I really missed him. We sat down for coffee to catch up before we talked about our relationship and breaking up. When we filled each other in on our recent lives, the memories and feelings of our happiness together came flooding back. Distance can make you forget small things about someone’s mannerisms and personality, which makes you remember why the heck you liked them in the first place. I left our breakup date missing him more than I had in months.
Breaking up with someone can be really hard but also the right decision. Even while still missing him post-breakup, I knew in my gut I had made the right decision. I had my self-doubts during the pain the whole situation caused me but ultimately it was a freeing decision that will allow me to create better and more fulfilling relationships in the future.
I ended up being in a type of relationship I didn’t want to be in. Before he left for travelling, we decided we weren’t going to commit. During this time I also told him that I didn’t want to be some girl he saw when he was back home and dropped while he was on the road. When he left I thought when we would be chatting on a regular basis but that wasn’t the case. I convinced myself for far too long that I was fine with that kind of communication, but looking back I ended up in the exact situation I wasn’t here for.
In the future, I need to date people who want to be with me 100 percent. The biggest realization of my breakup and something that actually pushed me to end it, is that I need to date people who want to actually be with me.

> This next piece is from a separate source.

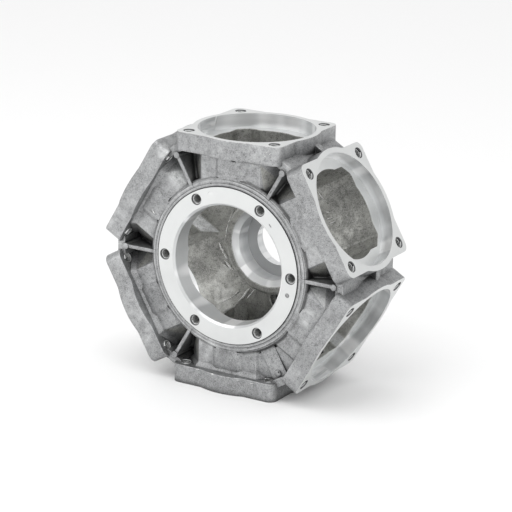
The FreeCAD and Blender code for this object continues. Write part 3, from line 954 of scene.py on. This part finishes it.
class PUMP_OT_stage(bpy.types.Operator):
    """Lay the floor, hang the lights and place the camera"""
    bl_idname = "pump.stage"
    bl_label = "Stage"

    def execute(self, context):
        studio = context.scene.studio
        self.floor(context, studio)
        for name, strength, width, place in LIGHTS:
            self.light(context, name, getattr(studio, strength), width, place)
        world = bpy.data.worlds.new("studio")
        world.use_nodes = True
        background = world.node_tree.nodes["Background"]
        background.inputs["Color"].default_value = (*WHITE, 1.0)
        background.inputs["Strength"].default_value = studio.sky
        context.scene.world = world
        context.scene.view_settings.view_transform = "Standard"
        self.camera(context, studio)
        return {"FINISHED"}

    def floor(self, context, studio):
        """A plain pale floor under the housing."""
        lowest = cad_box[0][2]
        shape = bmesh.new()
        bmesh.ops.create_grid(shape, x_segments=8, y_segments=8, size=FLOOR_HALF,
                              matrix=Matrix.Translation((0.0, 0.0, lowest)))
        mesh = bpy.data.meshes.new("floor")
        shape.to_mesh(mesh)
        shape.free()
        mesh.materials.append(Tree("floor").finish(Base_Color=studio.floor, Roughness=0.9))
        floor = bpy.data.objects.new("floor", mesh)
        context.scene.collection.objects.link(floor)

    def light(self, context, name, power, width, place):
        """A square soft light that faces the housing."""
        lamp = bpy.data.lights.new(name, "AREA")
        lamp.energy = power
        lamp.size = width
        holder = bpy.data.objects.new(name, lamp)
        context.scene.collection.objects.link(holder)
        aim = (LIT_PLACE - Vector(place)).to_track_quat("-Z", "Y").to_matrix().to_4x4()
        holder.matrix_world = Matrix.Translation(place) @ aim

    def camera(self, context, studio):
        """The camera at the photograph's viewing angle."""
        turn = studio.camera_angle
        rise = studio.camera_rise
        roll = studio.camera_roll
        back = Vector((math.sin(turn) * math.cos(rise), -math.cos(turn) * math.cos(rise), math.sin(rise)))
        right = Vector((math.cos(turn), math.sin(turn), 0.0))
        up = back.cross(right)
        level = right * math.cos(roll) + up * math.sin(roll)
        upright = up * math.cos(roll) - right * math.sin(roll)
        aim = right * studio.aim_right + up * studio.aim_up
        lens = bpy.data.cameras.new("camera")
        lens.sensor_width = 36.0
        lens.sensor_fit = "HORIZONTAL"
        lens.lens = studio.focal * lens.sensor_width
        lens.clip_start = 0.05
        lens.clip_end = 50.0
        holder = bpy.data.objects.new("camera", lens)
        context.scene.collection.objects.link(holder)
        view = Matrix((level, upright, back)).transposed().to_4x4()
        holder.matrix_world = Matrix.Translation(aim + back * studio.camera_distance) @ view
        context.scene.camera = holder


class PUMP_PT_panel(bpy.types.Panel):
    """The housing's pieces in the sidebar"""
    bl_idname = "PUMP_PT_panel"
    bl_label = "Pump housing"
    bl_space_type = "VIEW_3D"
    bl_region_type = "UI"
    bl_category = "Pump housing"

    def draw(self, context):
        for operator in OPERATORS:
            self.layout.operator(operator.bl_idname)
        for name in GROUPS:
            box = self.layout.box()
            settings = getattr(context.scene, name)
            for key in settings.bl_rna.properties.keys():
                if key not in ("rna_type", "name"):
                    box.prop(settings, key)


GROUPS = {
    "housing_sizes": HousingSizes,
    "cast_finish": CastFinish,
    "machined_finish": MachinedFinish,
    "studio": Studio,
}
OPERATORS = (PUMP_OT_casting, PUMP_OT_fillets, PUMP_OT_flash, PUMP_OT_threads, PUMP_OT_stage)


def register():
    for name, group in GROUPS.items():
        bpy.utils.register_class(group)
        setattr(bpy.types.Scene, name, bpy.props.PointerProperty(type=group))
    for operator in OPERATORS:
        bpy.utils.register_class(operator)
    bpy.utils.register_class(PUMP_PT_panel)


def unregister():
    bpy.utils.unregister_class(PUMP_PT_panel)
    for operator in reversed(OPERATORS):
        bpy.utils.unregister_class(operator)
    for name, group in reversed(GROUPS.items()):
        delattr(bpy.types.Scene, name)
        bpy.utils.unregister_class(group)


def main():
    register()
    bpy.ops.pump.casting()
    bpy.ops.pump.fillets()
    bpy.ops.pump.flash()
    bpy.ops.pump.threads()
    bpy.ops.pump.stage()


if __name__ == "__main__":
    main()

I’m someone who will take no time leaving shitty friends behind, and what I say every time I decide to dump a friend is “I want people in my life who make it 100% or more, nothing less. If someone is damaging my state of being, they get cut.” I’ve been bad at applying this statement to my romantic relationships because Feelings get in the way, but saying this to myself made me message him to tell him we shouldn’t continue seeing each other. I even said it to him in person when we talked. I need people who are going to want to be around in my life and add to my wellbeing and success.
Emotional labour in relationships (and breakups) is often placed on womxn. The event that lead to me breaking up with my partner was that he came back from home without telling me and departed quickly to a different province without seeing me before he left. His actions deeply hurt me and made me confused so I confronted him about it weeks later via messenger to ask if he wanted to continue seeing me when he got back. Turns out he was already back in the province and that he had avoided me because he thought communication via long distance was hard for me to stay relevant and connected to him. I knew this wasn’t the real reason (in this era LDR’s can be easy if both people put in the work) and pressed him to find out that he was actually worried about potential expectations and commitment. From me having to ask him about his emotional distance to uncovering the truth about why he had avoided me, I had to put so much emotional labour into finding out a problem he was having. If he had just been honest and upfront about his worries, we could have talked it out. Women and non-binary folks who date men are frequently tasked (unknowingly) with carrying emotional maturity in relationships. This is extremely unfair to womxn who have to not only manage their own emotions and feelings but those of their partners. Especially during breakups. It’s a common practice that men stop trying in their relationships so that their SO will dump them as they’re too lazy to put in the emotional work. Having my ex-partner make me do the work of finding out his problem doubled down on how much it hurt me and is a prime example of labour imbalances in relationships between cis men and women & non-binary folks.
I still don’t know whether I prefer monogamy or non-monogamy. Fucking and seeing other people while still being connected to a person I really liked was an interesting time for me. I enjoyed our situation despite not thinking I would be into this type of arrangement. But, since our relationship had some communication issues of its own, I wasn’t able to fully explore open and communicative non-monogamy, as we didn’t really talk to each other about other people we were pursuing. I’m not sure if non-monog is for me, but I’m definitely open to possibilities with future partners.
I’m way too attracted to independent men. A blessing and a curse, independent men are my absolute weakness. I’m an independent woman myself, so it makes sense that I’m attracted to self-motivated people who have other exciting things happening in their lives. Although this attraction will never change, I need to start watching out for potential suitors who are too busy or emotionally unavailable to have a serious relationship with me.
What did you learn the last time you broke up with someone?